Rows from an object dataset:
────────────────

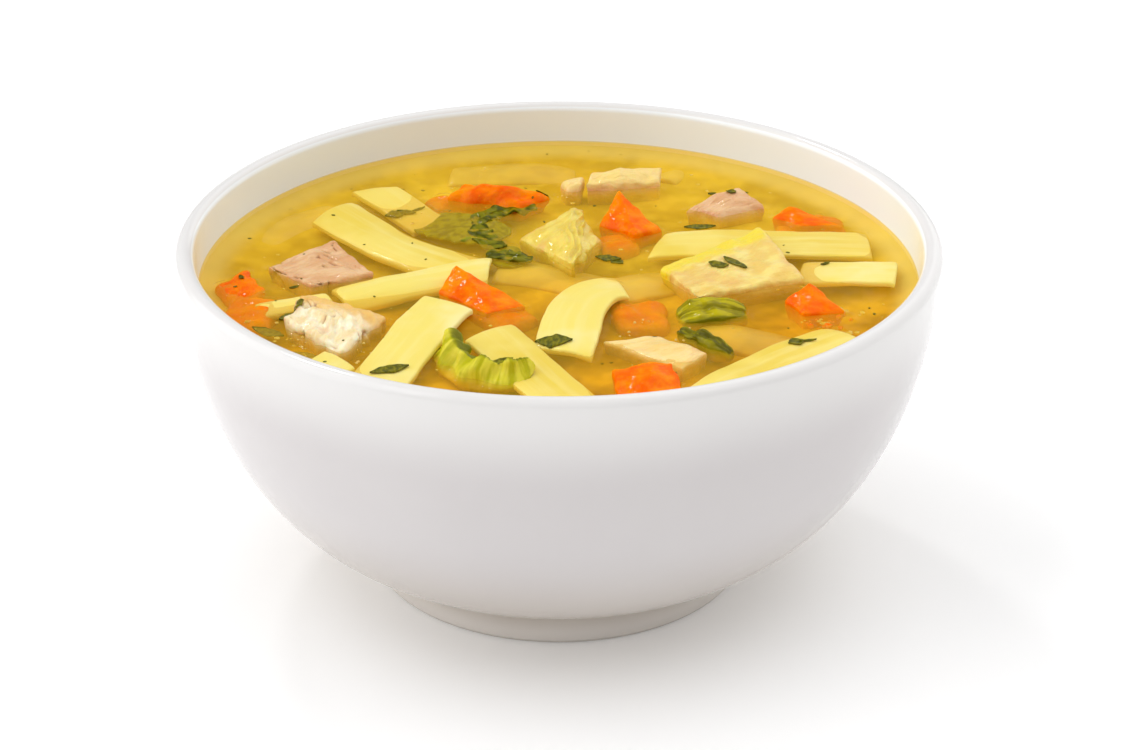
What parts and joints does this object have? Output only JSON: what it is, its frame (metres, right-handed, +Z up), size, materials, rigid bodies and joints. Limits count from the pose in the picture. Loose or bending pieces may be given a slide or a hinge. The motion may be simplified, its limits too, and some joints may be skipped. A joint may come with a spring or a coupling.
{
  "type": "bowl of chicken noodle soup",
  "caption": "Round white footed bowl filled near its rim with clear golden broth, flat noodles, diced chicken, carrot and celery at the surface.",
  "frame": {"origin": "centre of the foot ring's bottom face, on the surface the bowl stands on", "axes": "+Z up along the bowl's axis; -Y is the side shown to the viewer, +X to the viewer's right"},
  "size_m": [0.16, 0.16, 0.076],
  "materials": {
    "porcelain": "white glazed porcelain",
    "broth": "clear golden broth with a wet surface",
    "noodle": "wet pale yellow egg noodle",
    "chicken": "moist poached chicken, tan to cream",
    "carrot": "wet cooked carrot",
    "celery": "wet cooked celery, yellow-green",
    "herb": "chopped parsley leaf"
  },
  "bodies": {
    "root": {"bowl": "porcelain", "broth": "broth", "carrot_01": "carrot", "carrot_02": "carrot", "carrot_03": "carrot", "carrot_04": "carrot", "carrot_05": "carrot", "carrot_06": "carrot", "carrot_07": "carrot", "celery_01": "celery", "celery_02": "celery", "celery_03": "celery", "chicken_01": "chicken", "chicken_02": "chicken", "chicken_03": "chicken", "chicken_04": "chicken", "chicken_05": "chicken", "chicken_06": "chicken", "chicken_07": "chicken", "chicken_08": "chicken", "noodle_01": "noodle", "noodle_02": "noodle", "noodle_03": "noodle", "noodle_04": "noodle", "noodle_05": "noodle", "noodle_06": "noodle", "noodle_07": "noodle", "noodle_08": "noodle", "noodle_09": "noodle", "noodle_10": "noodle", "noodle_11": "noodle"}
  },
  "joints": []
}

────────────────

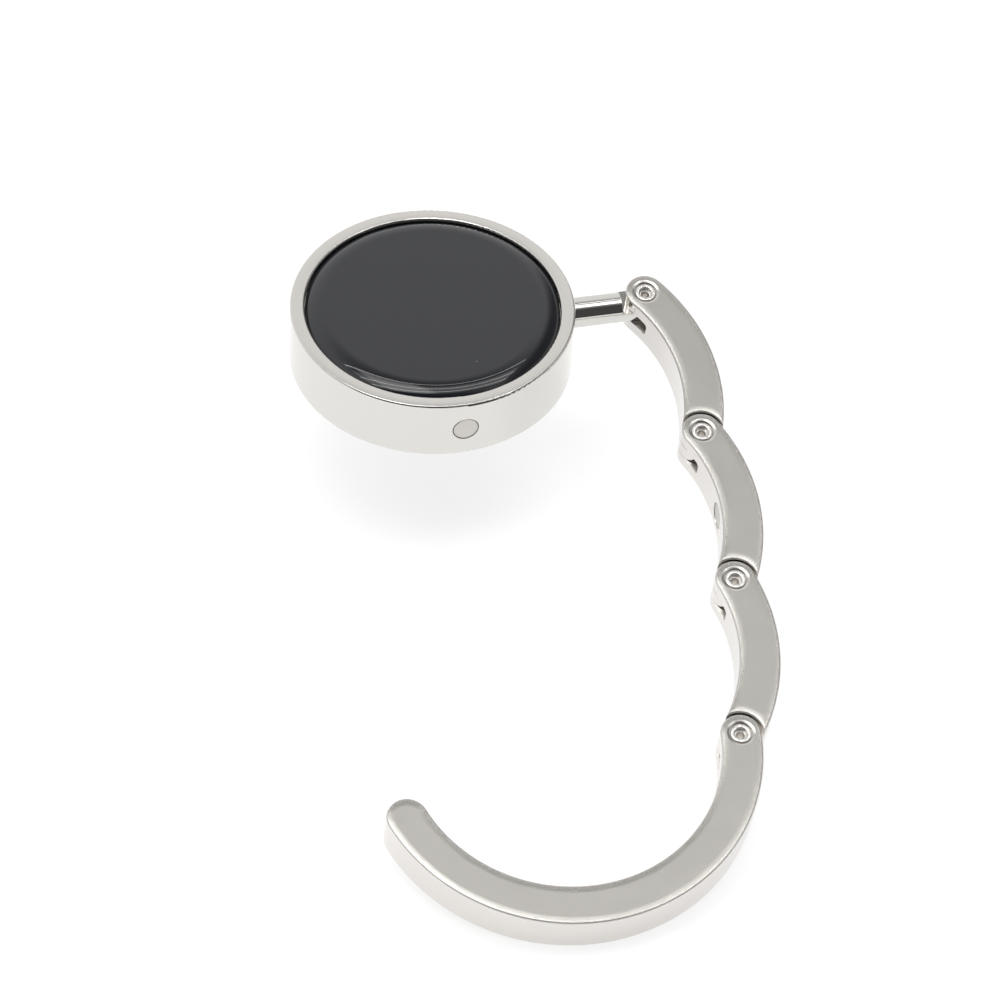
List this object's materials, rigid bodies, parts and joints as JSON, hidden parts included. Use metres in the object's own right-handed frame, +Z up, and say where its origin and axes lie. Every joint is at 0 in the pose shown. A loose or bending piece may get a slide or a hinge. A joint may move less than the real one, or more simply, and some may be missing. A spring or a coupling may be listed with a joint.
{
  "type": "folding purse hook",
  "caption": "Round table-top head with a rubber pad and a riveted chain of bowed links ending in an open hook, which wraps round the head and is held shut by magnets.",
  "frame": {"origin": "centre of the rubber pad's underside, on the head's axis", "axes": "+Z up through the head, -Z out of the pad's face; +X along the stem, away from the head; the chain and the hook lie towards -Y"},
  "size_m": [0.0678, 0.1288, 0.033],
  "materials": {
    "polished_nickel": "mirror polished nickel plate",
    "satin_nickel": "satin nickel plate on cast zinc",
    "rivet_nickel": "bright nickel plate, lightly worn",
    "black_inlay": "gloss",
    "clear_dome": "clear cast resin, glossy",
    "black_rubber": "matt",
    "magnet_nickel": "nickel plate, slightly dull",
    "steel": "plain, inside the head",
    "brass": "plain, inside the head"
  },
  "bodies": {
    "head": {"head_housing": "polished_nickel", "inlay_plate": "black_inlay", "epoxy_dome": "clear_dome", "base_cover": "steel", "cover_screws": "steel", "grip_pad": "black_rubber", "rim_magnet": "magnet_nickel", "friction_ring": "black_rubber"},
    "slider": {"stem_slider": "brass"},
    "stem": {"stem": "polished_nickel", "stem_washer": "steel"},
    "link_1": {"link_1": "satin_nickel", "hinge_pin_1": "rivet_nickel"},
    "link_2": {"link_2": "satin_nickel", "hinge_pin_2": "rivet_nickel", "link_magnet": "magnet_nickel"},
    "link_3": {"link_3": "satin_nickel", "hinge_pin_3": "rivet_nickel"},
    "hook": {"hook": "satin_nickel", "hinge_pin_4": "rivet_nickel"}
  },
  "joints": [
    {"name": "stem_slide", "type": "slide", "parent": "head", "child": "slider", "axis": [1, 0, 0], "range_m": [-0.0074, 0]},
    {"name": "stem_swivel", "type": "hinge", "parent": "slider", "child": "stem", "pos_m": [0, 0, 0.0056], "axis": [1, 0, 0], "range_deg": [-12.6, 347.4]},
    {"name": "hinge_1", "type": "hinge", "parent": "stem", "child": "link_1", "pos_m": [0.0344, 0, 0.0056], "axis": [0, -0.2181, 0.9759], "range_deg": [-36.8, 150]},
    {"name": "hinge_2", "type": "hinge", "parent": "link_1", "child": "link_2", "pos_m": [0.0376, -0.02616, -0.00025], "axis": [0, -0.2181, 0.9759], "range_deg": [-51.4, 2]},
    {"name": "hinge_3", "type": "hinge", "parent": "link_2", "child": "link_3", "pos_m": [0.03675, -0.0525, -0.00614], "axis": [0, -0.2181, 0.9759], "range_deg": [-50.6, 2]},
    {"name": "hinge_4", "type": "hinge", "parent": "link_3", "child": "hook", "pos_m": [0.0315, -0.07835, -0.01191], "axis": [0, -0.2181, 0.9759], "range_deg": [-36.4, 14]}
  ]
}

────────────────

Set exercise
In the material above, show every line where the word "materials" turns up.

Response to this exercise
What parts and joints does this object have? Output only JSON: what it is, its frame (metres, right-handed, +Z up), size, materials, rigid bodies and joints. Limits count from the pose in the picture. Loose or bending pieces may be given a slide or a hinge. The motion may be simplified, its limits too, and some joints may be skipped. A joint may come with a spring or a coupling.
  "materials": {
List this object's materials, rigid bodies, parts and joints as JSON, hidden parts included. Use metres in the object's own right-handed frame, +Z up, and say where its origin and axes lie. Every joint is at 0 in the pose shown. A loose or bending piece may get a slide or a hinge. A joint may move less than the real one, or more simply, and some may be missing. A spring or a coupling may be listed with a joint.
  "materials": {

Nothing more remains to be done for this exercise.